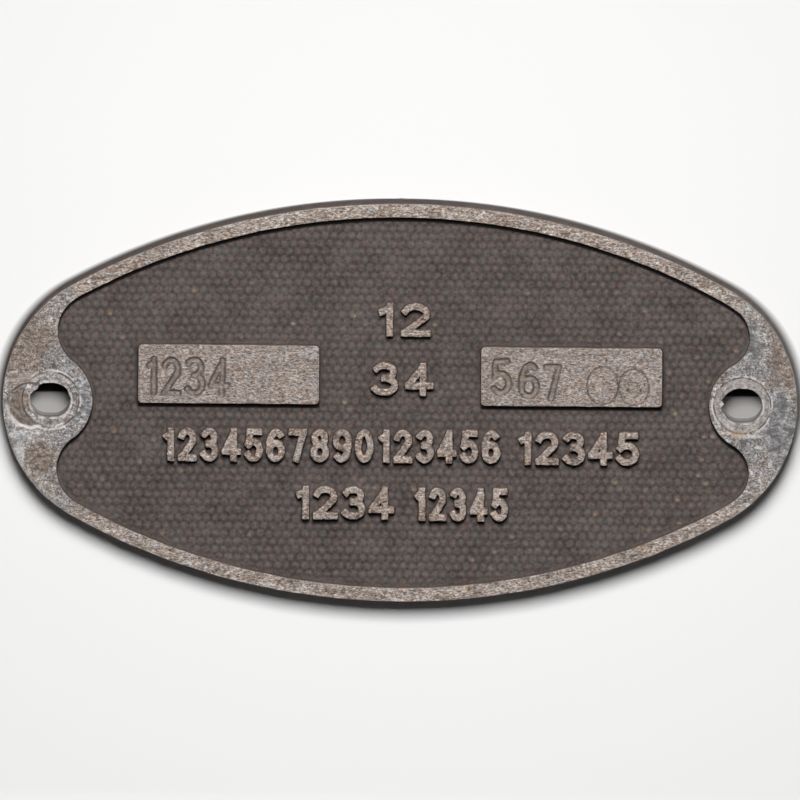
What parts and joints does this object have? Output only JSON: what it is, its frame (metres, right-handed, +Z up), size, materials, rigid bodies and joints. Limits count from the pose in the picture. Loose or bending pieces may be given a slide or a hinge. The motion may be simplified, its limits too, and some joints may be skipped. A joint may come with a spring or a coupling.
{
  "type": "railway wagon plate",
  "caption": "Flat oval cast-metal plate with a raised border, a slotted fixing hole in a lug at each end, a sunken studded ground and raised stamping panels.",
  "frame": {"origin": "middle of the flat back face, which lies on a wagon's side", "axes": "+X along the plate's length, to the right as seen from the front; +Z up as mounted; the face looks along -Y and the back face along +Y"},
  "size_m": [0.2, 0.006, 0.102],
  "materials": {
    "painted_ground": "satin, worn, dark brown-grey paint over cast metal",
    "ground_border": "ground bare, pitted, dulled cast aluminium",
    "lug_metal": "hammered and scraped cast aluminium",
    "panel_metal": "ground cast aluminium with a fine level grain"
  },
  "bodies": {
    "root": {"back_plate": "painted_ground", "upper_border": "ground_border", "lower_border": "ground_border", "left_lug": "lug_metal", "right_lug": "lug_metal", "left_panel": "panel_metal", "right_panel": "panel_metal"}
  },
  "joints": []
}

*****

§ Instructions for the task
Find and copy each line above that includes the string "materials".

§ Response to this task
What parts and joints does this object have? Output only JSON: what it is, its frame (metres, right-handed, +Z up), size, materials, rigid bodies and joints. Limits count from the pose in the picture. Loose or bending pieces may be given a slide or a hinge. The motion may be simplified, its limits too, and some joints may be skipped. A joint may come with a spring or a coupling.
  "materials": {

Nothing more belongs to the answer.